Now it is time to disparage the state of the contemporary American left and, for a change, I'll be direct and to the point. FDR's strategy to use the resources of government to help out the little guy during the Great Depression has become an overbearing, intrusive, wasteful, and counterproductive government machine. The political movement that set out to protect the powerless and truly disenfranchised in the early 1960s has become a conglomeration of perpetual victim groups and the elites who claim to know what is best for them (and everyone else too). Finally, and worst of all, the patriotism of the World War II generation of liberals gave way to skepticism over Vietnam and then frank opposition to any projection of American military power ever since. While I believe that history has proven the ideas of the American liberal movement wrong, I can understand the first two and might have even joined in if I had been there. On foreign policy though I have no sympathy and find the current stance of the American Liberal something between naive and contemptible.Where (or when) did it all go wrong? The economic ideas were wrong from the start.
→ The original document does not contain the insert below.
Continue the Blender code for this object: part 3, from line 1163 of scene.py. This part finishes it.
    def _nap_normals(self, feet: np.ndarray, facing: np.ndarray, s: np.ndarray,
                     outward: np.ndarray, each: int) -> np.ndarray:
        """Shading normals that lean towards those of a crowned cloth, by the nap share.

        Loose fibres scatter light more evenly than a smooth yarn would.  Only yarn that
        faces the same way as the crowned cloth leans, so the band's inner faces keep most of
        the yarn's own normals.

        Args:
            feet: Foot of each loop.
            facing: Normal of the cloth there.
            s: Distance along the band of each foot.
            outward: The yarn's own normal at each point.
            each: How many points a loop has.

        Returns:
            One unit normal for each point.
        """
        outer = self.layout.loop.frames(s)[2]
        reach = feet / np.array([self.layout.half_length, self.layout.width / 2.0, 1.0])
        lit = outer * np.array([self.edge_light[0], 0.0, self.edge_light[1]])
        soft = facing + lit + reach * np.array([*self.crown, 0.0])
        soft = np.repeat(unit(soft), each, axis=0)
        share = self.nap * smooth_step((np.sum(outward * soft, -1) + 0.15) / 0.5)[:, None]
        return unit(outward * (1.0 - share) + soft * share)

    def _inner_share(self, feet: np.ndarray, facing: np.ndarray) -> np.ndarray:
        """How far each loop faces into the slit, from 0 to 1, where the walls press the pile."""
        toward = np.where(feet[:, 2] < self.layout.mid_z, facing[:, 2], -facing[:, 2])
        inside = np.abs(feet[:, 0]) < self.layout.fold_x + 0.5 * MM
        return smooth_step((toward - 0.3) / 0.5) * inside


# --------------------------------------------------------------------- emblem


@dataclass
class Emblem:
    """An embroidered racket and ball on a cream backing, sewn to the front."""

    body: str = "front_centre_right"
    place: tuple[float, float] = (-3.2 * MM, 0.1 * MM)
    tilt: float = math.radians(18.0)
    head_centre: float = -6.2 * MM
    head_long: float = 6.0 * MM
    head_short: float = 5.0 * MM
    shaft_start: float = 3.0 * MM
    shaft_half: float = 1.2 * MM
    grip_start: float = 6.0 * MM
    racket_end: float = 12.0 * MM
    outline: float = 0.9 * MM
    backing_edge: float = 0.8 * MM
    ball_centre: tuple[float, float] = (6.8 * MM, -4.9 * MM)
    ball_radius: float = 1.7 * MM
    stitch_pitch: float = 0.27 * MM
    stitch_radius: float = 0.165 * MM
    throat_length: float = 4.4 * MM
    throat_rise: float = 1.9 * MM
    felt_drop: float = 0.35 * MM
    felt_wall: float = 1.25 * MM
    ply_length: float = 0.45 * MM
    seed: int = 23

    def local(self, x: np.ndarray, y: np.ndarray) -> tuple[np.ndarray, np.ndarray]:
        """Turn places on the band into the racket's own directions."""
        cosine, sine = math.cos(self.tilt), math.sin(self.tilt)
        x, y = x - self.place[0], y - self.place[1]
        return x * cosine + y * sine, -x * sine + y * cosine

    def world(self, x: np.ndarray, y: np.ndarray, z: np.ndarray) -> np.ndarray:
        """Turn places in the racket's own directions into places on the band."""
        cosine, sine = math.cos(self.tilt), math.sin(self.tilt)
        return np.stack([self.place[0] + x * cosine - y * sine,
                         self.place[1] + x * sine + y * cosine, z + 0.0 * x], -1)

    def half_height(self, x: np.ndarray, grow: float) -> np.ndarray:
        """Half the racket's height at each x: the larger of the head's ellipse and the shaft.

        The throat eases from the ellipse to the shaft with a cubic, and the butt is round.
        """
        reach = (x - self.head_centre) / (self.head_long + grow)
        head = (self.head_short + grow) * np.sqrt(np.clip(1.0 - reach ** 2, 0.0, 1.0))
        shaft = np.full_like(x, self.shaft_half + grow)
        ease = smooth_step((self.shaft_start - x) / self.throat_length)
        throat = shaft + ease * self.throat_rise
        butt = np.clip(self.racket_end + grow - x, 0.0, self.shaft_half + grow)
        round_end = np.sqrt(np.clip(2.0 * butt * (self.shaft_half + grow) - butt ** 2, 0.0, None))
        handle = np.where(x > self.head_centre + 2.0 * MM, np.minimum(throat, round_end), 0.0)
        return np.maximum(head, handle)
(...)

But when did the honorable (if ultimately misguided) social ideas of Wilson, Roosevelt, Truman and Kennedy become so wrapped up in divisive identity politics. Where did the patriotism of the Greatest Generation give way to the anti-Americanism of the new radical left? Answer: Grant Park, Chicago, the week of the National Democratic Convention in late August 1968.
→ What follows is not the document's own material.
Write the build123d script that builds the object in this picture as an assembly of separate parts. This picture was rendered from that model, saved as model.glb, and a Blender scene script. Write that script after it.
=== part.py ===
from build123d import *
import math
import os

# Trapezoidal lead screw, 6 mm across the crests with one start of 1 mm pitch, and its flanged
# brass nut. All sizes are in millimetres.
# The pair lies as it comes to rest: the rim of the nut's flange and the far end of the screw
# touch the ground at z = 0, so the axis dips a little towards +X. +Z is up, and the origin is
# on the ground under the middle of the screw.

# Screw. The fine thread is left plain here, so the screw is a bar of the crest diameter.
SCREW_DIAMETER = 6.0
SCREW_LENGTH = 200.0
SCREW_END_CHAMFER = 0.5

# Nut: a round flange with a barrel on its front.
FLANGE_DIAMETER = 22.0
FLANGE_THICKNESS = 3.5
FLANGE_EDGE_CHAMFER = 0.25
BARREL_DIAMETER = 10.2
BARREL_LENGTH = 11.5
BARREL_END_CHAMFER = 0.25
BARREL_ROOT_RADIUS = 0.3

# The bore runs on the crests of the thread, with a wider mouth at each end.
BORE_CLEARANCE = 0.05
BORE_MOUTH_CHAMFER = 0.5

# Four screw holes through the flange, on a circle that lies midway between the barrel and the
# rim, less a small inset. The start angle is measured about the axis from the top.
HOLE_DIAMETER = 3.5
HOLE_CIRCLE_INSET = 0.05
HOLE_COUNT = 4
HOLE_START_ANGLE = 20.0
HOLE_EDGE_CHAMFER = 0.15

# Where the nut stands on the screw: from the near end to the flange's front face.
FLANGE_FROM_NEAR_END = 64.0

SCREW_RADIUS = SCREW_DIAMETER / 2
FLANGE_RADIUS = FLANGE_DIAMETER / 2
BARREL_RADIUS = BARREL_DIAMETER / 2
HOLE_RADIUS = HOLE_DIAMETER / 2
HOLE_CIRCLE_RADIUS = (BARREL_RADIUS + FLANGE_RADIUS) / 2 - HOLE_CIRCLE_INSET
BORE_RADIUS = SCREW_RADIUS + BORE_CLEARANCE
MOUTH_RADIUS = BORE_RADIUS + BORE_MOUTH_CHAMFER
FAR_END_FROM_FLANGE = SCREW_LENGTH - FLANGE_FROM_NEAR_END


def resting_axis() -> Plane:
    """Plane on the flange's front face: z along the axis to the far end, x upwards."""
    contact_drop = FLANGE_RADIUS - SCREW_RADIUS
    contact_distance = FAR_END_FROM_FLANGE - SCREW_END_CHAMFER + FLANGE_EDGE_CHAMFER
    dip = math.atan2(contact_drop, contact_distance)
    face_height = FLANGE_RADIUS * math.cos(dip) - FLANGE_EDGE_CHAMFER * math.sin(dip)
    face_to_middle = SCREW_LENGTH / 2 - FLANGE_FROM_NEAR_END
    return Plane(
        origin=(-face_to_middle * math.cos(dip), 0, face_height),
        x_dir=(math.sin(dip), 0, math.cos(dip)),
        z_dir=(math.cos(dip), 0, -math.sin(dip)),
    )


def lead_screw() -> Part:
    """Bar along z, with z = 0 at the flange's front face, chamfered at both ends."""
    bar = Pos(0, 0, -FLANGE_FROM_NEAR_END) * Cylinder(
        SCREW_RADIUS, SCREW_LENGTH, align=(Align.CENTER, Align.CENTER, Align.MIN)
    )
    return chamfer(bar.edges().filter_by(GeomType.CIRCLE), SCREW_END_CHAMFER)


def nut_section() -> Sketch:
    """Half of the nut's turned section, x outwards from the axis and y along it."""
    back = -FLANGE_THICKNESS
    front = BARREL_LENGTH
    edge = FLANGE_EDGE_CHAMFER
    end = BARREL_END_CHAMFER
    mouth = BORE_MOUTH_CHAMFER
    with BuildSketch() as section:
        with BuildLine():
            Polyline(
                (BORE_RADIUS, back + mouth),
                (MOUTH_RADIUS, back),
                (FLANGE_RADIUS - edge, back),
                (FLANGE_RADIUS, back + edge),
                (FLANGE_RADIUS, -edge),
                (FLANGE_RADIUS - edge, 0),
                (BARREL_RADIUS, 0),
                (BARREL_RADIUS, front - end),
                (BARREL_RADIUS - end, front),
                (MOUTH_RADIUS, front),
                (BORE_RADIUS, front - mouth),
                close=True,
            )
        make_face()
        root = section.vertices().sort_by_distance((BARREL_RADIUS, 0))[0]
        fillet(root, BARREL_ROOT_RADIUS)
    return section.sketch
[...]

In 1968 American politics belonged to the Democratic party and the Liberal establishment. But at the national convention the "revolution" that had followed the Summer of Love took to the streets to oppose the Vietnam War, which at that time was still supported by most of bourgeois America, and to support the anti-war candidates Eugene McCarthy and George McGovern. Violent riots broke out between the Chicago police and the protesters, mostly college students. Hubert Humphrey, the establishment candidate, went on to win the nomination and then lose the general election by a tiny margin to the previously unlikely Richard Nixon.
So although they lost that battle, the revolutionary left had now thrown down the gauntlet. They had made a loud statement and probably cost the Democrats the general election. (A big chunk of usually Democratic votes went to the reactionary George Wallace and who knows how many switched to Nixon or, more likely, just turned on, tuned in and dropped out) Those riots were the opening salvo of the revolutionary takeover of the Liberal movement. The baby-boomer college kids who protested, fought the cops and rejected the establishment candidate Humphrey went on to become the leaders of todays Democratic party, the universities and the media. It's been downhill ever since.